-- Start --
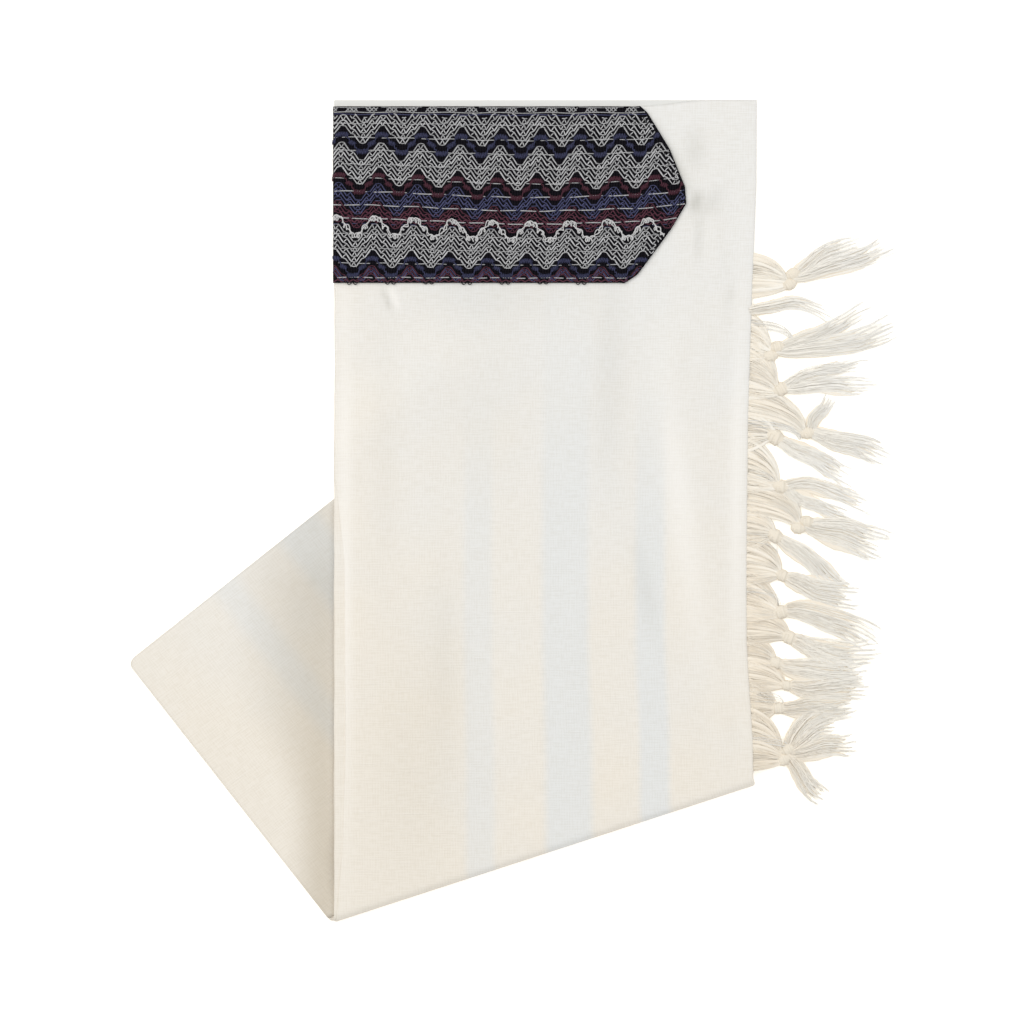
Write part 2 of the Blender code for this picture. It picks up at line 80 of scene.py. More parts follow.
LEFT_ROUND = 1.6 * MM
RIGHT_ROUND = 2.0 * MM
REAR_ROUND = 2.2 * MM
REAR_PANEL_START = -0.6 * MM
REAR_PANEL_INSET = 3 * MM
NECK_EDGE_DROP = 4.6 * MM
DROP_ENDS = 217 * MM
DROP_FADES = 53 * MM
BAND_CLOTH = 1.4 * MM
BAND_FROM_EDGE = 0.2 * MM

# Grids of the outer cloths, and the arcs of their rounded sides: start and end
# in degrees, and steps.
DOWN_STEPS = 201
FRONT_COLUMNS = 91
REAR_COLUMNS = 101
REAR_STEPS = 91
LAYER_COLUMNS = 41
LEFT_LIP = (178, 90, 10)
RIGHT_LIP = (-90, 50, 13)
REAR_LIP = (196, 90, 11)

# How far the right-hand fold draws in: distance down, distance in (mm).
RIGHT_FOLD = (
    # down, in
    (0, 0.0), (60, 0.3), (142, 3.4), (227, 6.0), (326, 7.0),
    (383, 7.0), (412, 5.6), (455, 3.0), (520, 2.4),
)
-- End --
▶ [Given request]:
Write the data out again in full and exactly.

▶ [Written answer]:
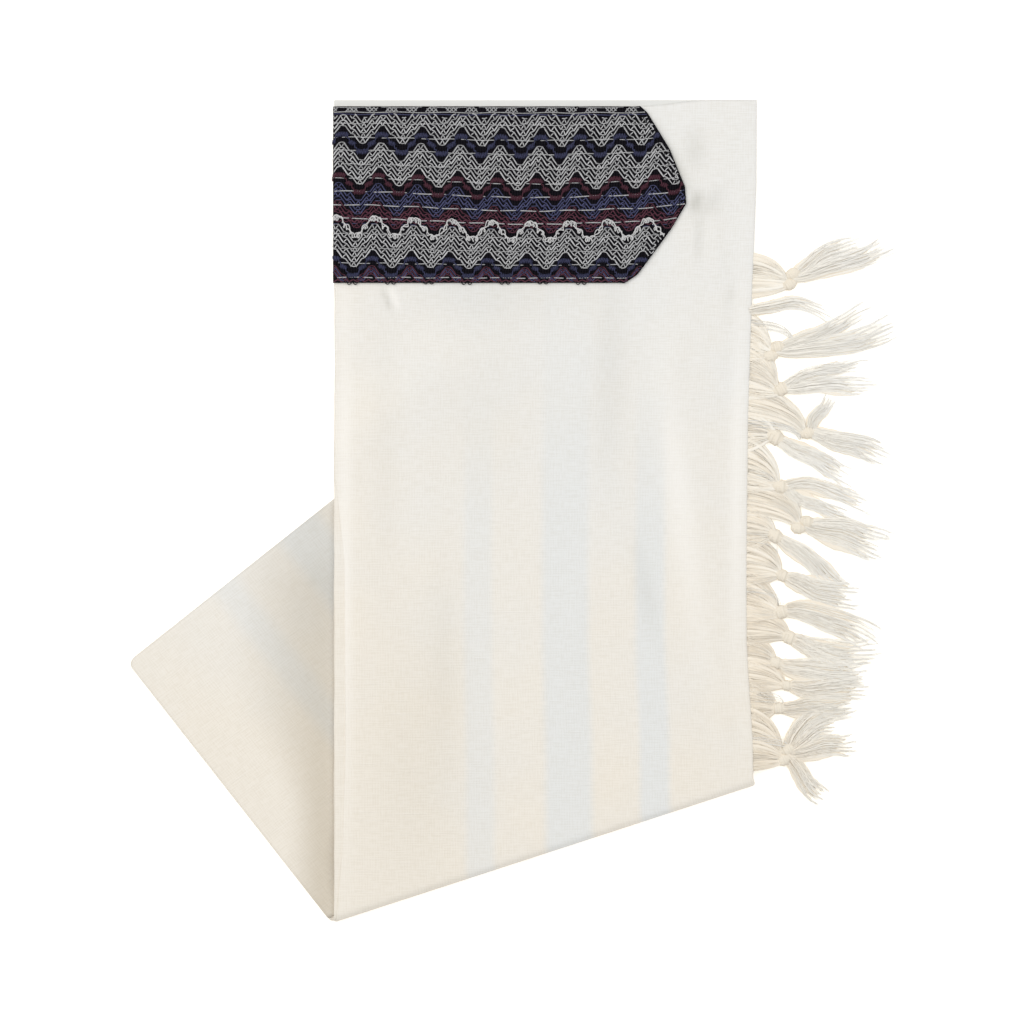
Write part 2 of the Blender code for this picture. It picks up at line 80 of scene.py. More parts follow.
LEFT_ROUND = 1.6 * MM
RIGHT_ROUND = 2.0 * MM
REAR_ROUND = 2.2 * MM
REAR_PANEL_START = -0.6 * MM
REAR_PANEL_INSET = 3 * MM
NECK_EDGE_DROP = 4.6 * MM
DROP_ENDS = 217 * MM
DROP_FADES = 53 * MM
BAND_CLOTH = 1.4 * MM
BAND_FROM_EDGE = 0.2 * MM

# Grids of the outer cloths, and the arcs of their rounded sides: start and end
# in degrees, and steps.
DOWN_STEPS = 201
FRONT_COLUMNS = 91
REAR_COLUMNS = 101
REAR_STEPS = 91
LAYER_COLUMNS = 41
LEFT_LIP = (178, 90, 10)
RIGHT_LIP = (-90, 50, 13)
REAR_LIP = (196, 90, 11)

# How far the right-hand fold draws in: distance down, distance in (mm).
RIGHT_FOLD = (
    # down, in
    (0, 0.0), (60, 0.3), (142, 3.4), (227, 6.0), (326, 7.0),
    (383, 7.0), (412, 5.6), (455, 3.0), (520, 2.4),
)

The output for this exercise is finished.